Similar schizophrenia is evident in other areas, such as our attitude towards the environment. When I was elected GLC member for St Pancras one of my slogans was “Bring the country back to London”. There were so many derelict bombed sites. In the 1970s Hilary Peters was the first to develop a city farm in the docklands. I was able to help her with a prefab building and a teacher. This has now developed into a wonderful farm in the Surrey Docks.
In Camden, Ed Berman created Action Space in Kentish Town. Then came Mudchute in the East End and city farms sprang up all over the country. One excellent recent venture in Islington is now threatened with closure.
This phenomenon is part of a movement of small organic farms. We must have many, many more as part of the imperative to reclaim the world from the doom which global warming threatens. We need space for children and adults to develop their creative skills, learn about organic food and create green urban lungs as part of that fight. It is monstrous to create gambling palaces and casinos instead of creative spaces.
The tide is turning rapidly. People want allotments and homegrown, organic food but a recent BBC programme revealed the waiting list for an allotment in Camden is 10 years and growing rapidly. Why are we making it so difficult? We are squeezing more and more buildings onto any open space, paving over gardens and playgrounds.

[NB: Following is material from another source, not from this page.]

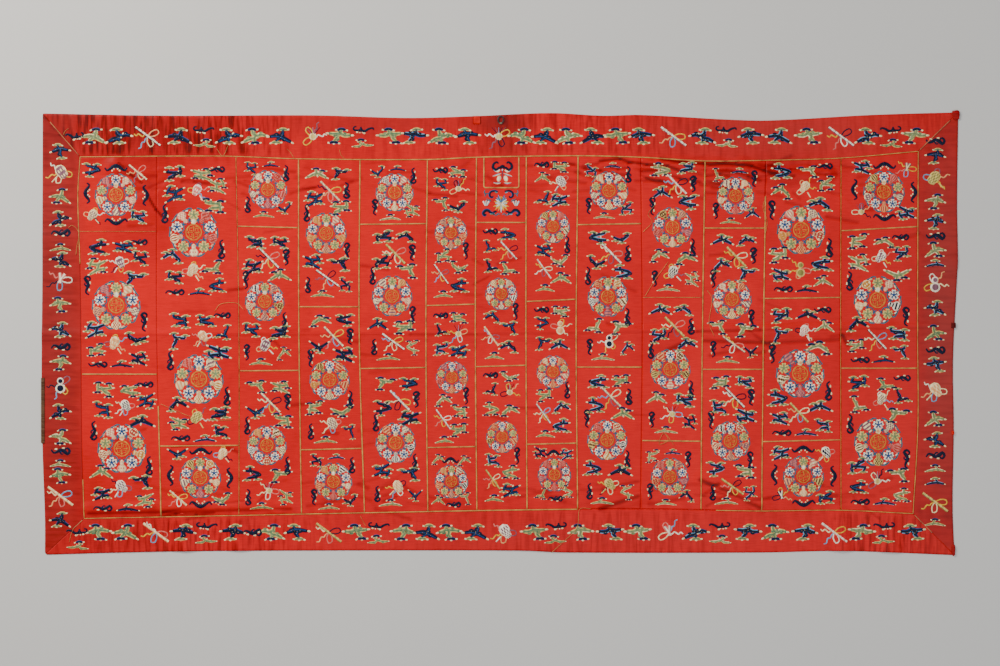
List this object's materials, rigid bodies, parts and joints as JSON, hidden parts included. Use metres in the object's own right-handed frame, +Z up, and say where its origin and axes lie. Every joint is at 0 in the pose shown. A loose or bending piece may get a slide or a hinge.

When Labour recaptured the Greater London Council in 1972, we tore up Tory plans for filling in the canals to make roads. One of the most delightful jobs I ever had was chair of Thames and Other Waterways Board, parks and waterside pleasures for the people about which my friend and colleague Illtyd Harrington recently wrote in this paper.
We created many spaces for walking, sitting, playing and encouraging canoeing and boating, such as Lord St David’s Pirate Boat Club, Crystal Hale’s (AP Herbert’s daughter’s) children’s club in Islington City basin and many others. We opened up the towpaths as linear parks. I once did an 11-mile walk along the canalside.
We made many attempts to encourage going to work by boat. It is always a joy to take a trip on the water. Millie Miller, when leader of Camden Council, bought the boat Tarporley for the use of Camden children.
But now developers are muscling in, seizing every bit of attractive waterside frontage for the rich, robbing ordinary people of their pleasures, just like their allotments and their playing fields.
The mania for selling and buying council houses has made it impossible for ordinary people to live in Camden and no new housing is being built for the poor.
We have such wonderful modern technology, there is no reason not to build many new houses inspired by the prefabs of the post-war era. Why should not young criminals be set to work creating new housing estates, taught creative jobs and perhaps make their own homes and learn the skills to run them effectively, instead of hanging themselves in prison?
When I lived in Letchworth after the war, groups of people banded together to build their own homes. Why shouldn’t there be many more such groups instead of everybody being at the mercy of developers?
Patrick Keiller’s film The Dilapidated Dwelling documents clearly how and why we do not use modern technology to build badly needed housing cheaply and speedily. Even traditional builders, given the right incentives, could build regular houses in four days. Developers prefer to slow things down and wait for land prices to rise.
We have the means and the techniques to create utopia. Why do we lack the will?